(Data listing)
[START]
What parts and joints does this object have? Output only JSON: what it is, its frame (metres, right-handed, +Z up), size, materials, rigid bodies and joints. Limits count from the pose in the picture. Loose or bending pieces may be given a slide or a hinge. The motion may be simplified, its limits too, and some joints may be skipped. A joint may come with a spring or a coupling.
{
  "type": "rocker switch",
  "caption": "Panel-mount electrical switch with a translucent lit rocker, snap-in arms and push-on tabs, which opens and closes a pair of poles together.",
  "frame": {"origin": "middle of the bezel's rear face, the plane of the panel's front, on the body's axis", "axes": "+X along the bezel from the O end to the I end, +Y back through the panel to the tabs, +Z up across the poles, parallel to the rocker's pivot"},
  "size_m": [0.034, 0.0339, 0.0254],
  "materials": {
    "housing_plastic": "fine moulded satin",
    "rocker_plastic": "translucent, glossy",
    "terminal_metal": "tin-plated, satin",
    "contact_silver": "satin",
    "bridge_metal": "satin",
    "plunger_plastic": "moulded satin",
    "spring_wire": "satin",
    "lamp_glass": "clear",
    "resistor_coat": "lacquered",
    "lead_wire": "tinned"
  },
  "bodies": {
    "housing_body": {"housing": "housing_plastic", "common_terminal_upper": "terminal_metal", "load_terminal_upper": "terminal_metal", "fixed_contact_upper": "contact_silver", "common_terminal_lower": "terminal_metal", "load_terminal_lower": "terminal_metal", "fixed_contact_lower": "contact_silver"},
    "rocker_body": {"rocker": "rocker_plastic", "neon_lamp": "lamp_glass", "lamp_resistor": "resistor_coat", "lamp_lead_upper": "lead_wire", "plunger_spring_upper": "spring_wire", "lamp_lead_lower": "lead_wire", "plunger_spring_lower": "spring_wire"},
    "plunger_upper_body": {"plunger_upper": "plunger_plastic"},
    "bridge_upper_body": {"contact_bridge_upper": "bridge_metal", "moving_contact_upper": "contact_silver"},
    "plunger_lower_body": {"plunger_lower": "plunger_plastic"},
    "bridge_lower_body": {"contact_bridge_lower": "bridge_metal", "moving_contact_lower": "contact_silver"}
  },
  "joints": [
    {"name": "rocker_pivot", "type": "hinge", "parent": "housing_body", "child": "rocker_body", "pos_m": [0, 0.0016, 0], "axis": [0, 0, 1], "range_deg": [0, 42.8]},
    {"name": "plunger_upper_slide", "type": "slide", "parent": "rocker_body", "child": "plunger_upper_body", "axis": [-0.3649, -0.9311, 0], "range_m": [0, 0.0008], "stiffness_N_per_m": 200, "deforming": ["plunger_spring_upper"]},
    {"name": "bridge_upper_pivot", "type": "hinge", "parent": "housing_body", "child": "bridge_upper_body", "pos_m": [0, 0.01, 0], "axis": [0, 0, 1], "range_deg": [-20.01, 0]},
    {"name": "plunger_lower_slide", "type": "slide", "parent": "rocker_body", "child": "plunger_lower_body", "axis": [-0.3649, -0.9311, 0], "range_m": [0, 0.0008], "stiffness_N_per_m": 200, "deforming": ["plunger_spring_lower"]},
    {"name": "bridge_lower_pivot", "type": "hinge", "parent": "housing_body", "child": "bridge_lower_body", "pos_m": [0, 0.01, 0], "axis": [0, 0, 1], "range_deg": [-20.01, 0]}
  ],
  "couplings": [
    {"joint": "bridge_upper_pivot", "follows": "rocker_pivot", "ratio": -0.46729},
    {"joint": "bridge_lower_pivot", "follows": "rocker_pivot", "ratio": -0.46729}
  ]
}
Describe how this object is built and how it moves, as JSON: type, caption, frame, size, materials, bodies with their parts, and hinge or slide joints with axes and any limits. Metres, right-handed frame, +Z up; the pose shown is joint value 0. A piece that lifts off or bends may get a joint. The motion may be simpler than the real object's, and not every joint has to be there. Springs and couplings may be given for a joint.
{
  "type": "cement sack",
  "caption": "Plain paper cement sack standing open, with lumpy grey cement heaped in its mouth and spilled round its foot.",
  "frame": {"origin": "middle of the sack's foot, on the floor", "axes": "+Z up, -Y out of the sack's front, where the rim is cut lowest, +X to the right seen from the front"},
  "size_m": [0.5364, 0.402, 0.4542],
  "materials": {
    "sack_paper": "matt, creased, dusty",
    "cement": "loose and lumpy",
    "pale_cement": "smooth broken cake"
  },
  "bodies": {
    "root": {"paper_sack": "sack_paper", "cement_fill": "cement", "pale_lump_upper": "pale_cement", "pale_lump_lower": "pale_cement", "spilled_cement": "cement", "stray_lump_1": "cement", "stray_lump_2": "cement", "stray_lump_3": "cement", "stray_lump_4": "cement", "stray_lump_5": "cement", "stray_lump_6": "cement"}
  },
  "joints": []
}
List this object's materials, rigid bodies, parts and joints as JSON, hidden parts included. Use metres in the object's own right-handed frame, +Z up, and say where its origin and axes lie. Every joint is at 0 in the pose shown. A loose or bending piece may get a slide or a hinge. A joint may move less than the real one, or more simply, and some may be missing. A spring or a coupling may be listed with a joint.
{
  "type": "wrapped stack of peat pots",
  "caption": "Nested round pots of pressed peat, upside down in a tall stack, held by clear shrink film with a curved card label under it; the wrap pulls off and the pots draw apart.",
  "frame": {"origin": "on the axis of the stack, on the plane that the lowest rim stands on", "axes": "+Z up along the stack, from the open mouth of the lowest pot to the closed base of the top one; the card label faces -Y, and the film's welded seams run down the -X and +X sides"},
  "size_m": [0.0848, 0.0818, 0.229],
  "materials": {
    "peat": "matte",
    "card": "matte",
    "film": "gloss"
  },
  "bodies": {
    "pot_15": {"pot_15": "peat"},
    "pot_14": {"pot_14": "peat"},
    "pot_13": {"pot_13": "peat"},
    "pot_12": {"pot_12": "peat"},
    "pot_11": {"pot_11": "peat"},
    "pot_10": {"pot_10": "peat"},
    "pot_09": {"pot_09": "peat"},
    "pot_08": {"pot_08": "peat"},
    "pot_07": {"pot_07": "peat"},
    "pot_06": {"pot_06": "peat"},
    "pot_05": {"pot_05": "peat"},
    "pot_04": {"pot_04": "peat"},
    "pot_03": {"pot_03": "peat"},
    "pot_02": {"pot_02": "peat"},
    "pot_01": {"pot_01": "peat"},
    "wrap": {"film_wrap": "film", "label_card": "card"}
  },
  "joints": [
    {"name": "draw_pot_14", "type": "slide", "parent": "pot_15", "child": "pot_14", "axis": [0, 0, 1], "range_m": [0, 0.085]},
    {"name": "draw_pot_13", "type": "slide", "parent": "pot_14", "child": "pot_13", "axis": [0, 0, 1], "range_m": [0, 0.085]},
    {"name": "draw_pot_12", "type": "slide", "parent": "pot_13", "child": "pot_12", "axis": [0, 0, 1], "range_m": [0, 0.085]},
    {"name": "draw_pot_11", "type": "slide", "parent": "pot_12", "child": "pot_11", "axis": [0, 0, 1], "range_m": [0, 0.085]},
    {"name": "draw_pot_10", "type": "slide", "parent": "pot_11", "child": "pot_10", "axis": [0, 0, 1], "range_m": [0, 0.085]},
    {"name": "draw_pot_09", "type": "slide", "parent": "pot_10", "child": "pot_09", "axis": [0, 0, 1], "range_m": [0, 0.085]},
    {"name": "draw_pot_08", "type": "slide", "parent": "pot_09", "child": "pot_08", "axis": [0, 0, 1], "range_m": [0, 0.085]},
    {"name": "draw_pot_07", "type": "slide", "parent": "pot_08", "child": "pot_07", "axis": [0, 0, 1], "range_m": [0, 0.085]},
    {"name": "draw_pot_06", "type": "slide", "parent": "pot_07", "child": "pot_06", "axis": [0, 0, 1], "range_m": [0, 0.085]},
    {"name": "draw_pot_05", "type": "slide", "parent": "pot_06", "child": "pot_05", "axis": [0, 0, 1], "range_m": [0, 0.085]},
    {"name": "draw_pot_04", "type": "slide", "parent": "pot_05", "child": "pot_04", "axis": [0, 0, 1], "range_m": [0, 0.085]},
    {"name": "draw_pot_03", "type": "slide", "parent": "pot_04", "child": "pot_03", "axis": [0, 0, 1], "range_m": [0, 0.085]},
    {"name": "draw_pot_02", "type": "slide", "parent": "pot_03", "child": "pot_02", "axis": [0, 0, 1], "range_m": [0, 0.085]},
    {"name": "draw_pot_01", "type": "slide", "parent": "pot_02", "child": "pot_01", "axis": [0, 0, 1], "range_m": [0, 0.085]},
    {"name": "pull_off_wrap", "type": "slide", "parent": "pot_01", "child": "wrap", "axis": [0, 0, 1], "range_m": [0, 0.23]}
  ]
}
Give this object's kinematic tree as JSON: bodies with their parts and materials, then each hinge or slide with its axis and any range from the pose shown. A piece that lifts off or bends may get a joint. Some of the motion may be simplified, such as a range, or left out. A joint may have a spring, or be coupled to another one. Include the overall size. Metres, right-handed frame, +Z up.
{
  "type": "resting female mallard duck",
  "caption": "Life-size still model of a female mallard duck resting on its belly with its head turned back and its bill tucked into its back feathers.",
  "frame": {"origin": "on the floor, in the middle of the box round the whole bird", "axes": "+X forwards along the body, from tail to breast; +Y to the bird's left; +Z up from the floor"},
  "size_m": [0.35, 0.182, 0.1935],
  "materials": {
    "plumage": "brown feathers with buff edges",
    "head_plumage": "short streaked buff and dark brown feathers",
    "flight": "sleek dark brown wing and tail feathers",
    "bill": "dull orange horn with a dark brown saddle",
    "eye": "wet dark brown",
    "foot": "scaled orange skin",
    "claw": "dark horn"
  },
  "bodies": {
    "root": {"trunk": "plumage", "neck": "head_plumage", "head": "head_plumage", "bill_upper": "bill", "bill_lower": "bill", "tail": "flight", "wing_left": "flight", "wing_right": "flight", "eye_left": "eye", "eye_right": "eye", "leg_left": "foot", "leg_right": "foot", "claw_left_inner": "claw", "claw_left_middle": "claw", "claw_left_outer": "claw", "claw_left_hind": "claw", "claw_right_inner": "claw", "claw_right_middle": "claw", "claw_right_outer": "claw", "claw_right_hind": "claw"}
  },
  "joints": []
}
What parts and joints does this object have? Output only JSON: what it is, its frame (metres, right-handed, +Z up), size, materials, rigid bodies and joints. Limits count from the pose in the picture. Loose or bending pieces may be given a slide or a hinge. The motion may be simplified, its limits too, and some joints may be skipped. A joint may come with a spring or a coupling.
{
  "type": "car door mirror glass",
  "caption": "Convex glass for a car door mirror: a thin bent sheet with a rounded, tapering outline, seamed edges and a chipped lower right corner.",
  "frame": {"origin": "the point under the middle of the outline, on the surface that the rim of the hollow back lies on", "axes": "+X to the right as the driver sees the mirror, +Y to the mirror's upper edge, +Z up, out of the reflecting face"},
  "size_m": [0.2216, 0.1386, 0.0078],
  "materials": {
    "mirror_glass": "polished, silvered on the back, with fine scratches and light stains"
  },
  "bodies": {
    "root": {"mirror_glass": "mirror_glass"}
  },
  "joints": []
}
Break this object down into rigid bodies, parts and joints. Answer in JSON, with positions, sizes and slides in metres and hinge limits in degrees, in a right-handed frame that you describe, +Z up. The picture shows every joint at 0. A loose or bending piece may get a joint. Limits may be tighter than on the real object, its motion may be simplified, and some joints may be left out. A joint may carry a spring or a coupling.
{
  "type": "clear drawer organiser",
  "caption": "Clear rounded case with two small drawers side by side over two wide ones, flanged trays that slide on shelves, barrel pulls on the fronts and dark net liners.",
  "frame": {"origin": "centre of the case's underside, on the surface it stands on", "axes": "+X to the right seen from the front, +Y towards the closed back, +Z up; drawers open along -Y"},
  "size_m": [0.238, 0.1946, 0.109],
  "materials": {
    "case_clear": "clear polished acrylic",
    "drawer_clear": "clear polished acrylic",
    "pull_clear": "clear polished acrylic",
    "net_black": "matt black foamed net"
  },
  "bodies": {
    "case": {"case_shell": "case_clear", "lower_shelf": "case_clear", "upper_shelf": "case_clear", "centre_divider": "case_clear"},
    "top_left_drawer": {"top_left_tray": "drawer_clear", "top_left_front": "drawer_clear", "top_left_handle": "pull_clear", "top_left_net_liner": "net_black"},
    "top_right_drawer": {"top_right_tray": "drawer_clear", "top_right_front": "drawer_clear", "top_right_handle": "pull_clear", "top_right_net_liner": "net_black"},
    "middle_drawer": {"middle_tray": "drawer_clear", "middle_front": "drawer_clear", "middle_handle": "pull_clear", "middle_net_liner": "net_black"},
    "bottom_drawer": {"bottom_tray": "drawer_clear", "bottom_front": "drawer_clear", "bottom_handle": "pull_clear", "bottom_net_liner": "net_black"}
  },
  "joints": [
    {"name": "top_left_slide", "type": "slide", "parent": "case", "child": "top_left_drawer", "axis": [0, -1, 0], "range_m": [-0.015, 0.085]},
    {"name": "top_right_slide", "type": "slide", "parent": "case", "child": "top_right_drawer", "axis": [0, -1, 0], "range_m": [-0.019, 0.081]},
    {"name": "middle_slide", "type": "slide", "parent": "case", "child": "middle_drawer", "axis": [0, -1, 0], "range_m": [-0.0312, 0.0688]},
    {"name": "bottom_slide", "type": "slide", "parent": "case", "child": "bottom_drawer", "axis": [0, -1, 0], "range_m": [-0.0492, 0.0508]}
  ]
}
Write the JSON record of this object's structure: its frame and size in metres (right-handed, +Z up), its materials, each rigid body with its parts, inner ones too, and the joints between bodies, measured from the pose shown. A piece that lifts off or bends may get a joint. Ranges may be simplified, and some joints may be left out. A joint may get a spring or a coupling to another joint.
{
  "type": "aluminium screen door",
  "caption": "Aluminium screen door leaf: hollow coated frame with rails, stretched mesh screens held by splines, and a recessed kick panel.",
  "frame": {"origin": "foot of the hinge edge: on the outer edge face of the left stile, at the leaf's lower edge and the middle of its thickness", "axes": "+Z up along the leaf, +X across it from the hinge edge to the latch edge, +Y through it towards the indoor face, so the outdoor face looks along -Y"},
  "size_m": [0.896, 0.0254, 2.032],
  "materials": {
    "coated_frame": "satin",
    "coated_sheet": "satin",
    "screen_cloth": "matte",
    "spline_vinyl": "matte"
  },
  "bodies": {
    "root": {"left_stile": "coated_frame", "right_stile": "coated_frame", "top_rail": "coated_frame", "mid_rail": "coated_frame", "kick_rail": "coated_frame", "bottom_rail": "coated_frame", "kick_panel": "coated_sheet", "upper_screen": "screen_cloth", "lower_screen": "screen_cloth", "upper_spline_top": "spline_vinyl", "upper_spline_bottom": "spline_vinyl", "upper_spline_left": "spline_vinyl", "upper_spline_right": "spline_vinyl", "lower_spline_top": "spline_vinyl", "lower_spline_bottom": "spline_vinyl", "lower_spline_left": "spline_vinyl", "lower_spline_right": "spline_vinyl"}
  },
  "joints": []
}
[END]
- CHALLENGE
Of the lines in the material, how many include "where"? Respond with the number alone.

- SOLUTION FOR THIS TASK
2